On being British

Teenage me would not have thought much about the Royal Wedding, yesterday. She would have reminded everyone that the monarchy is a disgusting, archaic idea that does Britain little good other than bring in tourism, which we’d get anyway, because we have HISTORY. She’d have told you, in no uncertain terms, how disgusting it was that a group of people were treated differently by sheer accident of birth. That having a monarchy means we will never be able to adequately bridge the gap between rich and poor. That they were all fairly awful people anyway, by dint of having to live such sheltered unreal lives.
In fact, I might have thought all of that, right up until we arrived in America, a few weeks ago. There is, of course, something about being in any foreign country that makes you very aware of your own nationality. Sometimes, it’s because you look around and think ‘Wow, we do it so much better at home’. Sometimes it’s when you have to speak to the waiter in very loud, very slow English because, of course, you never bothered to learn enough Spanish. Sometimes it’s because of the way people can spot you as different from a mile off (though I’ve been told this is because of the colour of the Husband’s hair).
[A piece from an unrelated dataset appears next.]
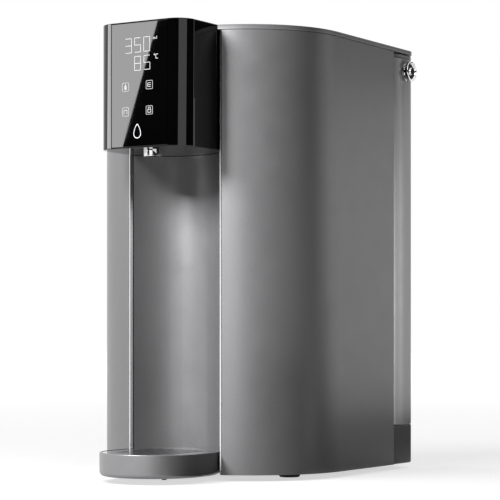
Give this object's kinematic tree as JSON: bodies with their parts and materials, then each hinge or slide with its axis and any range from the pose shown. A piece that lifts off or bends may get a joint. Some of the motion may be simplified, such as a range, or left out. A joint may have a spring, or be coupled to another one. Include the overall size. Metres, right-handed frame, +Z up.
{
  "type": "countertop water purifier",
  "caption": "Upright countertop water purifier with a rounded front, a cup bay under an overhanging tap head, a pull-out drip tray and a slide-out rear tank.",
  "frame": {"origin": "on the surface that the purifier stands on, at the centre of its plan box", "axes": "+Z up; -Y is the front with the tap head and cup bay, +Y the rear with the tank; +X is to the right of someone facing it"},
  "size_m": [0.2452, 0.321, 0.4],
  "materials": {
    "graphite_shell": "satin metallic graphite paint",
    "bright_edge": "polished edge strip",
    "black_gloss": "high gloss black",
    "chrome": "polished",
    "dark_plastic": "fine matt",
    "white_plastic": "moulded satin",
    "rubber": "matt",
    "steel": "plated sheet",
    "aluminium": "plain",
    "board_green": "solder mask",
    "hose_white": "translucent polyethylene hose"
  },
  "bodies": {
    "housing": {"base_plate": "dark_plastic", "bay_back_wall": "graphite_shell", "bulkhead": "dark_plastic", "divider": "dark_plastic", "service_shelf": "dark_plastic", "top_deck": "dark_plastic", "dock_socket_drain": "white_plastic", "dock_socket_raw": "white_plastic", "edge_trim_left": "bright_edge", "edge_trim_right": "bright_edge", "filter_cup": "white_plastic", "foot_front_left": "rubber", "foot_front_right": "rubber", "foot_rear_left": "rubber", "foot_rear_right": "rubber", "head_housing": "black_gloss", "touch_glass": "black_gloss", "spout_collar": "chrome", "spout_nozzle": "dark_plastic", "power_inlet": "dark_plastic", "rear_pedestal": "graphite_shell", "side_panel_left": "graphite_shell", "side_panel_right": "graphite_shell", "hose_socket_to_inlet_valve": "hose_white", "hose_inlet_valve_to_pump": "hose_white", "hose_pump_to_filter": "hose_white", "hose_filter_to_pure_tank": "hose_white", "hose_pure_tank_to_heater": "hose_white", "hose_heater_to_spout": "hose_white", "hose_waste_valve_to_socket": "hose_white", "display_board": "board_green", "control_board": "board_green", "power_supply": "aluminium", "heater": "aluminium", "pure_water_tank": "white_plastic", "pump_mount": "steel", "pump_pad": "rubber", "pump_head": "dark_plastic", "pump_motor": "steel", "inlet_valve": "white_plastic", "waste_valve": "white_plastic", "flow_sensor": "dark_plastic"},
    "filter": {"filter_cartridge": "white_plastic"},
    "lid": {"top_lid": "graphite_shell", "lid_rail_left": "graphite_shell", "lid_rail_right": "graphite_shell"},
    "tray": {"drip_tray": "graphite_shell", "tray_foot": "rubber"},
    "plate": {"drip_plate": "steel"},
    "tank": {"water_tank": "graphite_shell", "tank_cover": "graphite_shell", "tank_port_drain": "white_plastic", "tank_port_raw": "white_plastic", "float_guide": "white_plastic"},
    "handle": {"handle_bail": "dark_plastic", "pivot_cap_left": "chrome", "pivot_cap_right": "chrome"},
    "float": {"level_float": "white_plastic"}
  },
  "joints": [
    {"name": "tank_slide", "type": "slide", "parent": "housing", "child": "tank", "axis": [0, 1, 0], "range_m": [0, 0.16]},
    {"name": "handle_swing", "type": "hinge", "parent": "tank", "child": "handle", "pos_m": [0, 0.1421, 0.379], "axis": [1, 0, 0], "range_deg": [0, 100]},
    {"name": "float_rise", "type": "slide", "parent": "tank", "child": "float", "axis": [0, 0, 1], "range_m": [0, 0.024]},
    {"name": "tray_slide", "type": "slide", "parent": "housing", "child": "tray", "axis": [0, -1, 0], "range_m": [0, 0.09]},
    {"name": "plate_lift", "type": "slide", "parent": "tray", "child": "plate", "axis": [0, 0, 1], "range_m": [0, 0.03]},
    {"name": "lid_lift", "type": "slide", "parent": "housing", "child": "lid", "axis": [0, 0, 1], "range_m": [0, 0.06]},
    {"name": "filter_turn", "type": "hinge", "parent": "housing", "child": "filter", "pos_m": [-0.058, 0.042, 0.2], "axis": [0, 0, 1], "range_deg": [0, 60]}
  ]
}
In America, though, they love the British. Okay, so maybe it’s a little patronising; the British accent is ‘awful cute’ after all. But they are happy to talk to you; happy to hear about all the differences ‘across the pond’; happy to show you their way of doing things (You have to tip waitresses because they haven’t worked out the idea of a minimum wage yet, right?). One girl stopped us in the street. “Are you guys British?” she gushed. “Say ‘hello’”, she begged. “Hello” we said. “No! No! Say it properly!” she asked.
“‘Ello, guvner” said the Husband. She roared with laughter.
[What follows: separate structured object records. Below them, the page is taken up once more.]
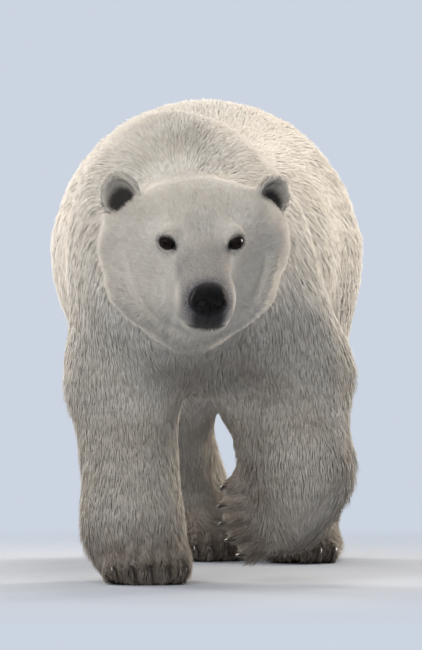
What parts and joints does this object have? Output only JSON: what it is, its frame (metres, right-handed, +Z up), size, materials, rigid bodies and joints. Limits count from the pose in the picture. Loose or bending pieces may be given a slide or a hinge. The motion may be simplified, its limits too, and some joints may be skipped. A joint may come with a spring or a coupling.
{
  "type": "polar bear",
  "caption": "Life-size still model of a walking polar bear, head low and turned a little to its left, one forepaw lifted in mid stride.",
  "frame": {"origin": "on the ground, under the middle of the bounding box", "axes": "+Z up; the bear faces -Y; +X is its left side"},
  "size_m": [0.7678, 1.9402, 1.1313],
  "materials": {
    "coat": "dense cream-white fur with a soft sheen",
    "leg_coat": "shorter cream fur, soiled grey-brown towards the feet",
    "nose_skin": "black, finely pebbled and moist",
    "eye": "very dark brown, wet gloss",
    "claw": "black-brown horn, semi-gloss"
  },
  "bodies": {
    "root": {"fore_right_upper": "coat", "fore_right_lower": "leg_coat", "fore_right_claw_1": "claw", "fore_right_claw_2": "claw", "fore_right_claw_3": "claw", "fore_right_claw_4": "claw", "fore_right_claw_5": "claw", "fore_right_paw": "leg_coat", "fore_left_upper": "coat", "fore_left_lower": "leg_coat", "fore_left_claw_1": "claw", "fore_left_claw_2": "claw", "fore_left_claw_3": "claw", "fore_left_claw_4": "claw", "fore_left_claw_5": "claw", "fore_left_paw": "leg_coat", "hind_right_upper": "coat", "hind_right_lower": "leg_coat", "hind_right_claw_1": "claw", "hind_right_claw_2": "claw", "hind_right_claw_3": "claw", "hind_right_claw_4": "claw", "hind_right_claw_5": "claw", "hind_right_paw": "leg_coat", "hind_left_upper": "coat", "hind_left_lower": "leg_coat", "hind_left_claw_1": "claw", "hind_left_claw_2": "claw", "hind_left_claw_3": "claw", "hind_left_claw_4": "claw", "hind_left_claw_5": "claw", "hind_left_paw": "leg_coat", "tail": "coat", "trunk": "coat", "neck": "coat", "eye_left": "eye", "eye_right": "eye", "ear_right": "coat", "ear_left": "coat", "nose": "nose_skin", "jaw": "coat", "head": "coat"}
  },
  "joints": []
}
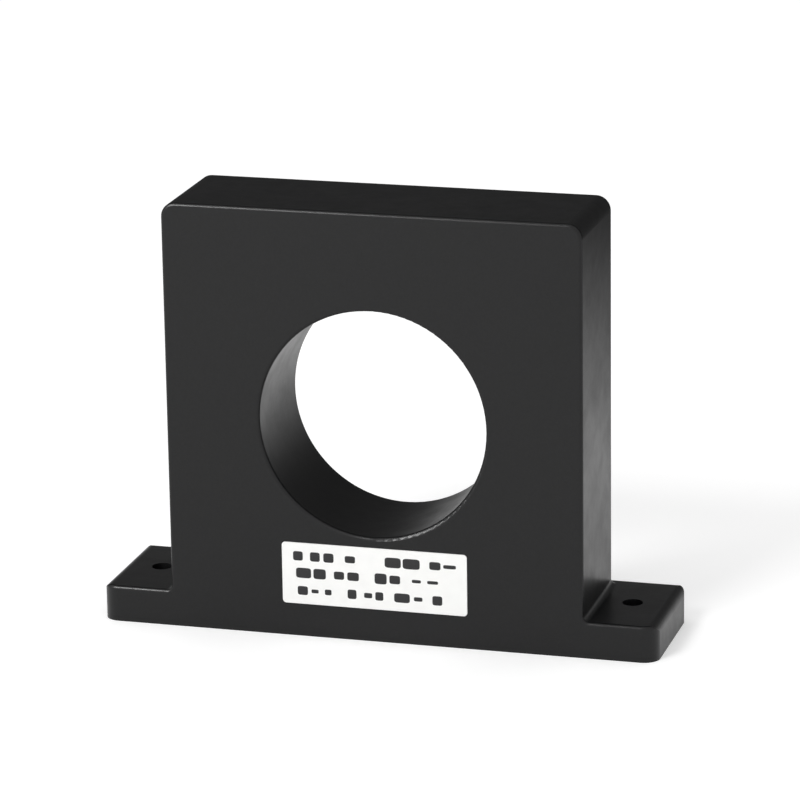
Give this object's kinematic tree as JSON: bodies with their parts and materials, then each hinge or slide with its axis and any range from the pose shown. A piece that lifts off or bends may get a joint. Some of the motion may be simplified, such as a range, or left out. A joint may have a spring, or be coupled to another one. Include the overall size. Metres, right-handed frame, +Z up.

They also love America. There is no fear about being patriotic. They aren’t embarrassed that it might not seem cool. They are unashamedly and totally in love with their (frankly, ludicrous) belief that everything they do there helps every citizen to live the American Dream: To work their way up from the bottom and become something amazing.
It’s a beautiful dream. But it won’t work if you don’t help the poorest people a little more. Like with free healthcare.

Being in America made me proud to be British. I may have mentioned before that I can stop whole lessons and wax lyrical about the NHS, I believe it is so important. It isn’t just the NHS, though.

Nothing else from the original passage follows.